Menurut Rosail, yang paling berat dan membebani adalah pemotongan terhadap DAU, khususnya DAU yang Tidak Ditentukan Penggunaannya. Hal ini tak terlepas dari skema peruntukan DAU, di mana sesuai Undang-Undang (UU) Nomor 1 Tahun 2022 tentang Hubungan Keuangan Antara Pemerintah Pusat dan Pemerintahan Daerah, alokasi DAU untuk suatu daerah bergantung pada luas wilayah, jumlah penduduk, tingkat kemiskinan, dan angka gini ratio.
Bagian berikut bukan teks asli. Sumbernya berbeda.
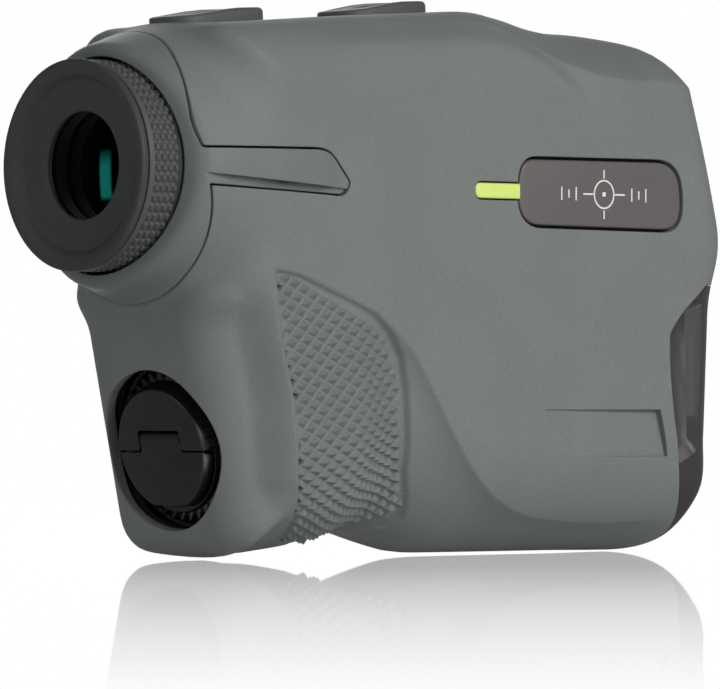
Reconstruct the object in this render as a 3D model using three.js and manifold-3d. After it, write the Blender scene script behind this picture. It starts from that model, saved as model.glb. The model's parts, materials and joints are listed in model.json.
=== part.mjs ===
// Handheld laser rangefinder: a seven-power monocular with a laser receiver
// under it, a battery column at the rear and rubber armour all round.
// Millimetres. +X points at the target, +Y to the user's left, +Z up.
// The origin lies under the middle of the body, on the surface it stands on.
import * as THREE from "three";
import { mergeVertices } from "three/addons/utils/BufferGeometryUtils.js";
import Module from "manifold-3d";

const wasm = await Module();
wasm.setup();

// ---------------------------------------------------------------- dimensions
// Distances along X are counted from the eyecup's lip.
const LENGTH = 110.6;
const HALF_WIDTH = 19.5;
const AXIS_Z = 54.15; // height of the viewing axis
const RECEIVER_Z = 21.5; // height of the receiver's axis
const GAP = 0.3; // clearance between neighbouring pieces
const FAR = 40; // beyond the object on either side, for a cut right through

const ARMOUR_WALL = 1.5;
const HOUSING_WALL = 1.6;
const HOUSING_INSET = ARMOUR_WALL + GAP;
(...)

“Artinya, semakin rendah tingkat kemiskinan dan semakin baik angka gini ratio, maka DAU yang diterima suatu daerah akan semakin kecil. Pun sebalik, semakin tinggi tingkat kemiskinan dan semakin buruk angka gini ratio, maka besar pula alokasi DAU yang diterima,” katanya.

Dalam hal ini, persoalan muncul lantaran selama ini DAU sebagian besar dialokasikan untuk membayar gaji pegawai. Sementara sisanya digunakan untuk pelaksanaan Standar Pelayanan Minimal (SPM), yang mencakup sejumlah sektor, yakni pendidikan, kesehatan, pekerjaan umum, perumahan rakyat, sosial, serta ketenteraman, ketertiban umum, dan perlindungan masyarakat (trantibumlinmas).
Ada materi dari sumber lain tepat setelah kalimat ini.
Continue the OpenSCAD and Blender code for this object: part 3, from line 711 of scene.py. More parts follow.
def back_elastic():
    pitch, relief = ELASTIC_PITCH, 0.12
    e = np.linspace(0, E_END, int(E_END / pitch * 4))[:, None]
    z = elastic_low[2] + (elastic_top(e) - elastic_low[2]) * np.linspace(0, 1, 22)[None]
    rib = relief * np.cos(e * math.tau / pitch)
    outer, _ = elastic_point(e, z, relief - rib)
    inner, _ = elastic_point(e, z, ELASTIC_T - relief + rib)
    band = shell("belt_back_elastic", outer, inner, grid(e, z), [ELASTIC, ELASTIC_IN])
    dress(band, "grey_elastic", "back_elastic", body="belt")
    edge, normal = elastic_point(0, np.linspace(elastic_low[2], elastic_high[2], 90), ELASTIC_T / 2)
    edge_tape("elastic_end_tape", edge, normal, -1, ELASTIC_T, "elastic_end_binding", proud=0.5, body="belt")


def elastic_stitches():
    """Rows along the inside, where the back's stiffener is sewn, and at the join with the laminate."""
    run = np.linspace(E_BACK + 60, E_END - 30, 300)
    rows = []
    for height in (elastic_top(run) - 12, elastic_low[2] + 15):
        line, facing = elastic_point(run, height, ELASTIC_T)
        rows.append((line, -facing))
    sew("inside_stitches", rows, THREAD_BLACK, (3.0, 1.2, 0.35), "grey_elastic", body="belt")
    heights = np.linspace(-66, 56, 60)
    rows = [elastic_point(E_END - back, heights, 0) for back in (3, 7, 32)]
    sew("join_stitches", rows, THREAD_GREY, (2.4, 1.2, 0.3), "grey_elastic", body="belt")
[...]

Jika berkaca pada jumlah pemotongan yang akan dilakukan pemerintah pusat tersebut, maka ia khawatir DAU yang akan diterima daerah tahun depan hanya akan cukup untuk membayar gaji pegawai saja. “Nah, akhirnya mau tidak mau anggaran untuk pelaksanaan SPM akan diambil dari Pendapatan Asli Daerah (PAD). Yang mana, bagi sebagian besar daerah ini jelas amat memberatkan,” tuturnya.

Sekalipun demikian, ia melihat hal ini sebagai tantangan bagi pemda dan DPRD dalam penyelenggaraan pemerintahan daerah. Untuk Pemprov Sumbar sendiri, ia menyebut akan ada pembicaraan kembali dengan DPRD Sumbar terkait skala prioritas APBD Sumbar untuk tahun 2026. Besar kemungkinan akan ada rasionalisasi kembali terhadap APBD 2026.
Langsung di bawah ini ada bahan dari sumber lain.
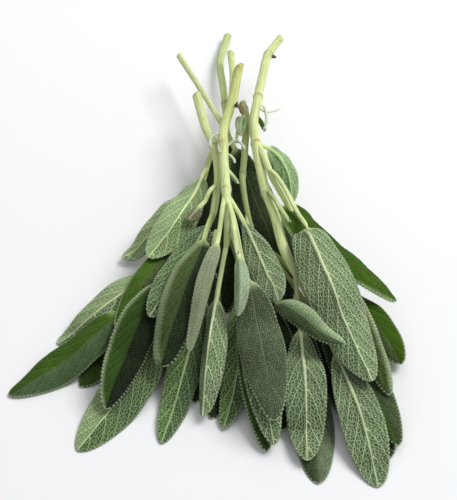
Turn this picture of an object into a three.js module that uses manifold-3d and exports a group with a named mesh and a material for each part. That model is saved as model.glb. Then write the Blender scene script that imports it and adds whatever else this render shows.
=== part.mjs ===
// A loose bunch of fresh sage lying on its side: seven leafy stems, millimetres, +Z up.
// Every stem is a curve from its cut end to its last leaf. Leaves are laid down one after the
// other, from the lowest up, on a height map of what already lies there, so nothing crosses.
import * as THREE from "three";
import Module from "manifold-3d";

const wasm = await Module();
wasm.setup();

// ---- driving dimensions
const BLADE = 0.8;        // thickness of a leaf blade
const KEEL = 0.5;         // how far the midrib stands out of the underside
const STALK_HALF = 0.8;   // half width of a leaf stalk
const GAP = 0.9;          // clearance kept when one piece is laid on another
const SINK = -1.5;        // height-map level of the bare surface
const DROOP = 0.04;       // how sharply a leaf bends over what lies under it, per mm
const STEM_DROOP = 0.006; // the same for a stem, which is stiffer
const SOFT = 2.5;         // sharpness of the soft maximum, per mm
const STEPS = 24;         // stations along a leaf while it is laid down
const CENTRE = [-8.5, 8]; // middle of the bunch, brought to the origin
const BLADE_STATIONS = [0, 0.07, 0.2, 0.38, 0.56, 0.74, 0.88, 0.97, 1];
const SMALL_STATIONS = [0, 0.25, 0.55, 0.85, 1];
const ACROSS = [-1, -0.5, 0, 0.5, 1];
const STEM_SIDES = 8;

// ---- the bunch. A stem: points [x, y, z], radius at the cut and at the end, the slant of the cut,
// knots as distances from the cut. A leaf: face seen from above ("u" under, "t" top), rank in the pile,
// distance of its root from the cut, tip x and y, sideways bow, width, stalk share, then what differs.
const FLAT = { fold: 3, curl: 8, wave: 0.3 };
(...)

“Sederhananya, kalau pendapatan berkurang, maka belanja pun tentu harus ikut dikurangi. Jadi, nanti mungkin akan kami lihat kembali. Mana yang bisa dirasionalisasi, akan dirasionalisasi. Dan kegiatan yang tidak terlalu prioritas mungkin akan ditiadakan,” katanya.